How to evaluate a retrofit product beyond the spec sheet
Spec sheets matter, but they do not tell the whole story. Ask how long the install actually takes in the field. Ask whether the product was designed specifically for fluorescent-to-LED conversion or adapted for it. Ask how the kit handles thermal management, driver reliability, and fixture-to-fixture consistency. Ask what kind of support is available when the project hits an unexpected condition on site.
For distributors, contractors, and facility buyers, these questions are practical, not theoretical. The cheapest unit cost can become the highest installed cost if the product adds labor, slows crews down, or increases callbacks. A well-engineered retrofit product earns its value through repeatable installation and dependable long-term performance.

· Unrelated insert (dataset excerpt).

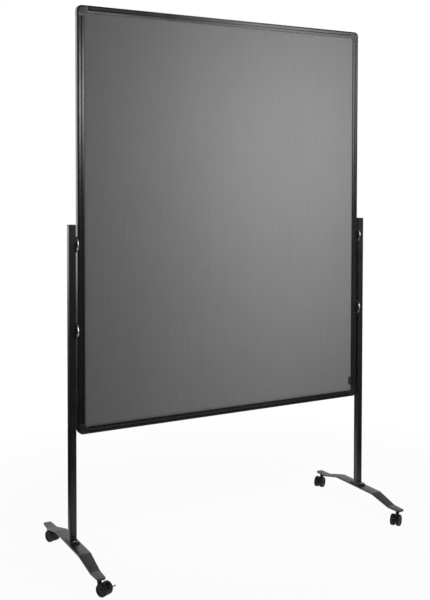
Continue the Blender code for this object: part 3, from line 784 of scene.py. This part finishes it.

A better retrofit decision usually looks boring on paper
The best retrofit choice is often not the flashiest one. It is the option that installs quickly, performs efficiently, qualifies for strong rebates, and keeps working for years with minimal attention. That may mean retaining existing housings where it makes sense, choosing a high-efficacy kit over a lower-cost alternative, or prioritizing labor savings over small differences in initial material price.
That is the discipline behind a good commercial lighting retrofit guide. It helps buyers focus on the full project equation instead of one line item at a time. When the product is engineered around contractor realities and facility outcomes, the upgrade gets easier to approve and easier to execute.
If you are planning a retrofit, the smartest next step is not asking which LED option is cheapest. It is asking which solution gives your building the best combination of speed, performance, rebate value, and long-term savings without creating more work than the project should require.